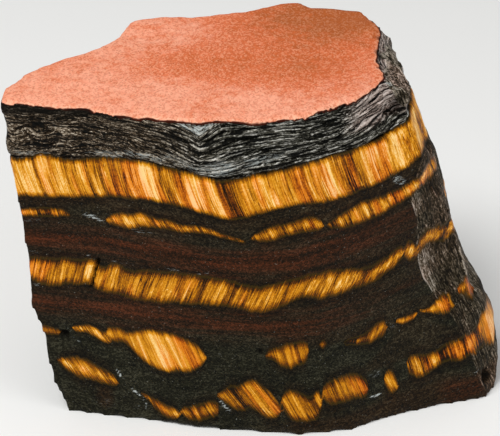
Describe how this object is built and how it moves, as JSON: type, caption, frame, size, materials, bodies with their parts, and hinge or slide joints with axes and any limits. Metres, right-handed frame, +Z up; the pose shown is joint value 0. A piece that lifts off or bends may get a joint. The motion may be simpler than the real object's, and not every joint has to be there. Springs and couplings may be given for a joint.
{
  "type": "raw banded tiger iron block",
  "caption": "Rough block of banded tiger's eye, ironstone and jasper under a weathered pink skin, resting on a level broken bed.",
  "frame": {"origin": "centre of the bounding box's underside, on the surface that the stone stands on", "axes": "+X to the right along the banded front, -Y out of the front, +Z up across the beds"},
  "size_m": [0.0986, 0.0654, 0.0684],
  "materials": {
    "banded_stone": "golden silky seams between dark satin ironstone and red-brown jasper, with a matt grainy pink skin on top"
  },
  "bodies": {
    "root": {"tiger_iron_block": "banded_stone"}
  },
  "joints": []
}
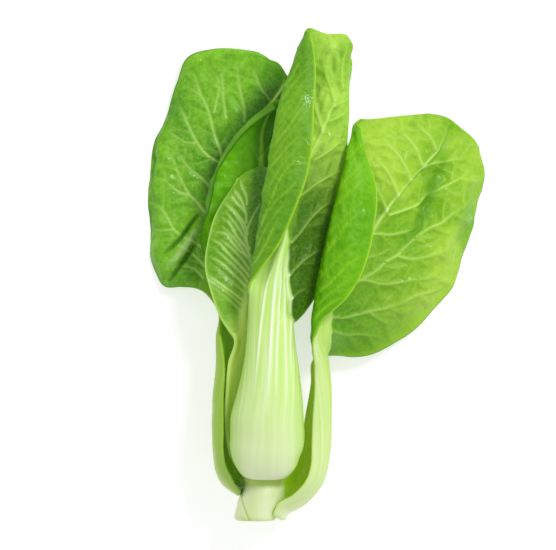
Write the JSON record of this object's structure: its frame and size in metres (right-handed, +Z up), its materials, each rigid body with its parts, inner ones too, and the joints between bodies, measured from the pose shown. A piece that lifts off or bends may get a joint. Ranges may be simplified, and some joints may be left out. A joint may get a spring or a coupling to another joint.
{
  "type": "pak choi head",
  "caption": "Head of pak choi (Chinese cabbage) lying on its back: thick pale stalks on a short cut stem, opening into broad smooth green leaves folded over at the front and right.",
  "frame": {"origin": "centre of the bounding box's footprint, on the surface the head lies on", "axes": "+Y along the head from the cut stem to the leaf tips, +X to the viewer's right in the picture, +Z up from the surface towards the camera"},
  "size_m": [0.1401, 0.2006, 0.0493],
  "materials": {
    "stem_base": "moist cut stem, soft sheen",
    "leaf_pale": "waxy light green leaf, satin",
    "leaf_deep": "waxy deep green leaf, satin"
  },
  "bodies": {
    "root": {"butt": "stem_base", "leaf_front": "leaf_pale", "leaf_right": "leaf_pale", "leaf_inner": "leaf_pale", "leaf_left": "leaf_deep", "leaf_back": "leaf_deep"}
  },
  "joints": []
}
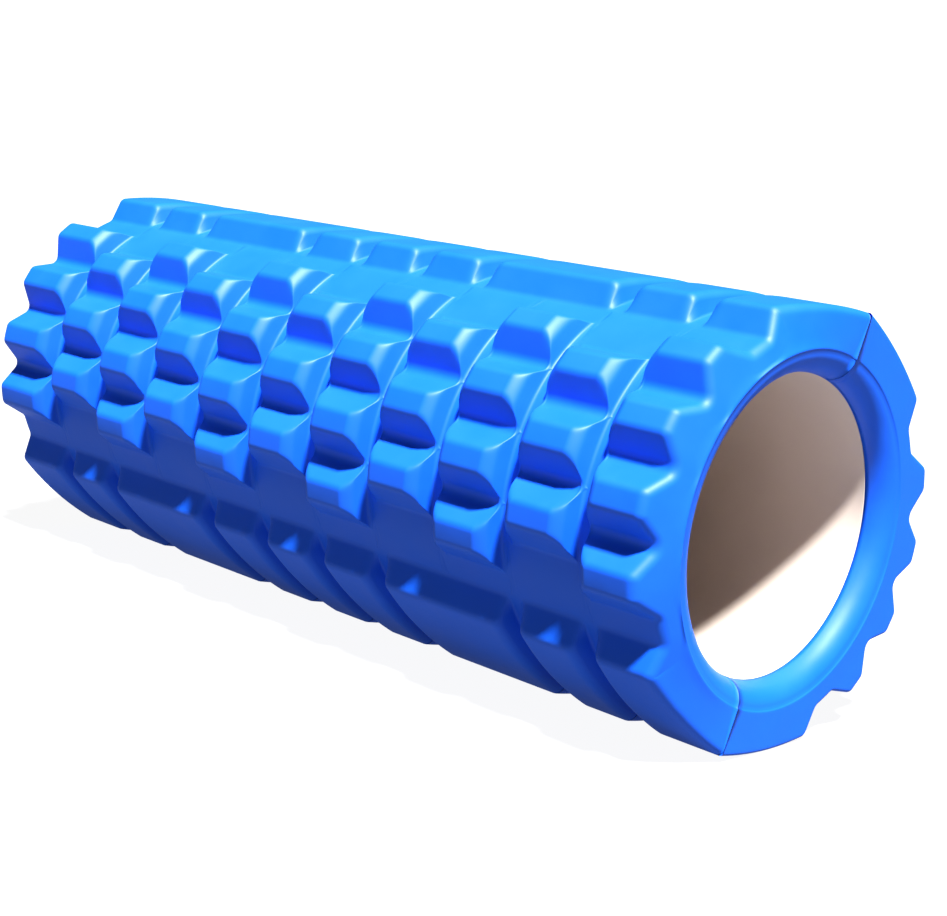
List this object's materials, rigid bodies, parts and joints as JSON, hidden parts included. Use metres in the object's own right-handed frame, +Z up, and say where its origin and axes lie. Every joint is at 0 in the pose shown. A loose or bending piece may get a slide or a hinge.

++++++

AIM => Repeat the data precisely, line by line.

ANSWER TO THE PROBLEM =>
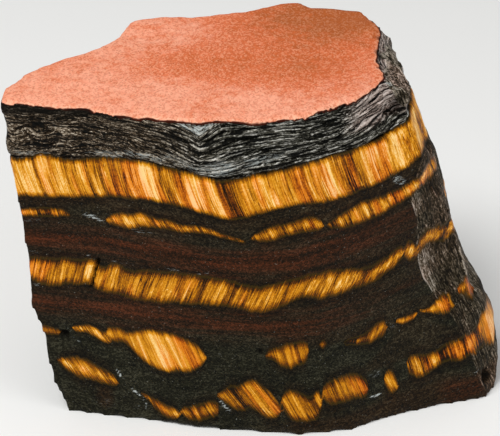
Describe how this object is built and how it moves, as JSON: type, caption, frame, size, materials, bodies with their parts, and hinge or slide joints with axes and any limits. Metres, right-handed frame, +Z up; the pose shown is joint value 0. A piece that lifts off or bends may get a joint. The motion may be simpler than the real object's, and not every joint has to be there. Springs and couplings may be given for a joint.
{
  "type": "raw banded tiger iron block",
  "caption": "Rough block of banded tiger's eye, ironstone and jasper under a weathered pink skin, resting on a level broken bed.",
  "frame": {"origin": "centre of the bounding box's underside, on the surface that the stone stands on", "axes": "+X to the right along the banded front, -Y out of the front, +Z up across the beds"},
  "size_m": [0.0986, 0.0654, 0.0684],
  "materials": {
    "banded_stone": "golden silky seams between dark satin ironstone and red-brown jasper, with a matt grainy pink skin on top"
  },
  "bodies": {
    "root": {"tiger_iron_block": "banded_stone"}
  },
  "joints": []
}
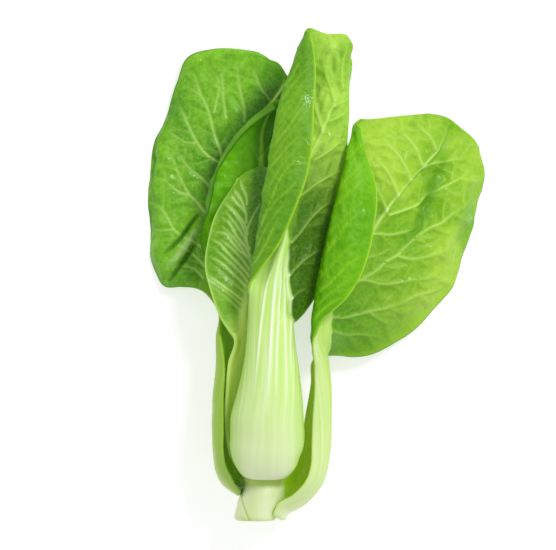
Write the JSON record of this object's structure: its frame and size in metres (right-handed, +Z up), its materials, each rigid body with its parts, inner ones too, and the joints between bodies, measured from the pose shown. A piece that lifts off or bends may get a joint. Ranges may be simplified, and some joints may be left out. A joint may get a spring or a coupling to another joint.
{
  "type": "pak choi head",
  "caption": "Head of pak choi (Chinese cabbage) lying on its back: thick pale stalks on a short cut stem, opening into broad smooth green leaves folded over at the front and right.",
  "frame": {"origin": "centre of the bounding box's footprint, on the surface the head lies on", "axes": "+Y along the head from the cut stem to the leaf tips, +X to the viewer's right in the picture, +Z up from the surface towards the camera"},
  "size_m": [0.1401, 0.2006, 0.0493],
  "materials": {
    "stem_base": "moist cut stem, soft sheen",
    "leaf_pale": "waxy light green leaf, satin",
    "leaf_deep": "waxy deep green leaf, satin"
  },
  "bodies": {
    "root": {"butt": "stem_base", "leaf_front": "leaf_pale", "leaf_right": "leaf_pale", "leaf_inner": "leaf_pale", "leaf_left": "leaf_deep", "leaf_back": "leaf_deep"}
  },
  "joints": []
}
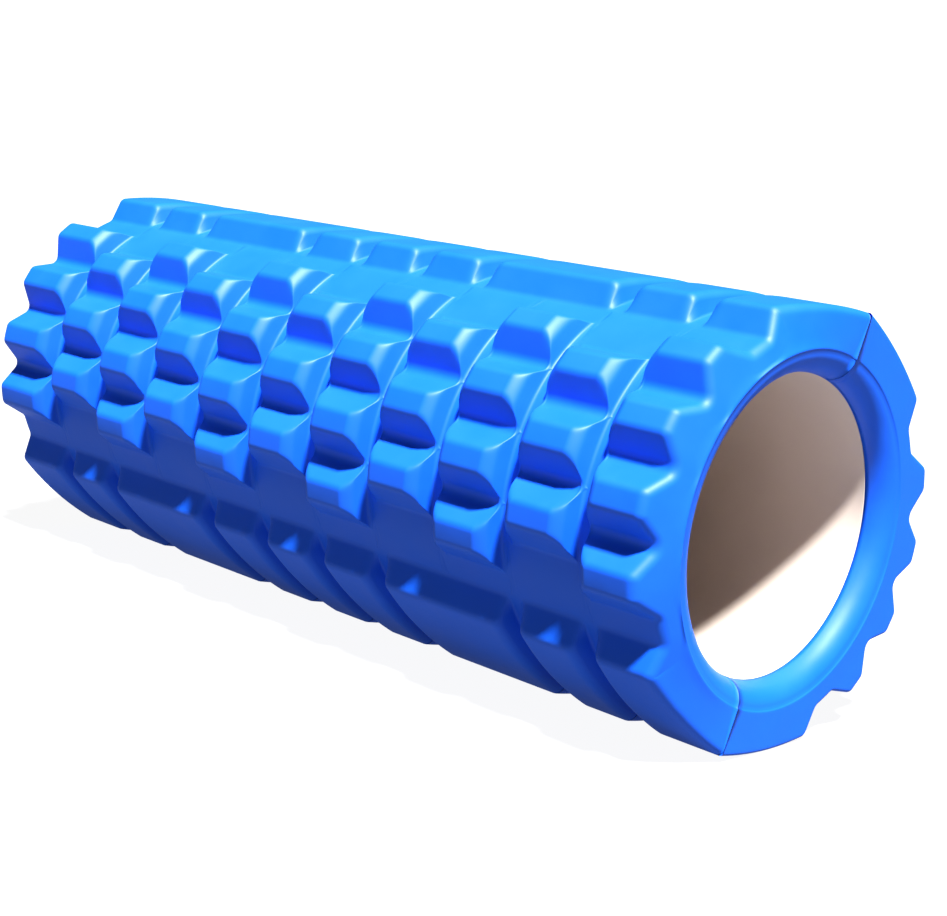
List this object's materials, rigid bodies, parts and joints as JSON, hidden parts included. Use metres in the object's own right-handed frame, +Z up, and say where its origin and axes lie. Every joint is at 0 in the pose shown. A loose or bending piece may get a slide or a hinge.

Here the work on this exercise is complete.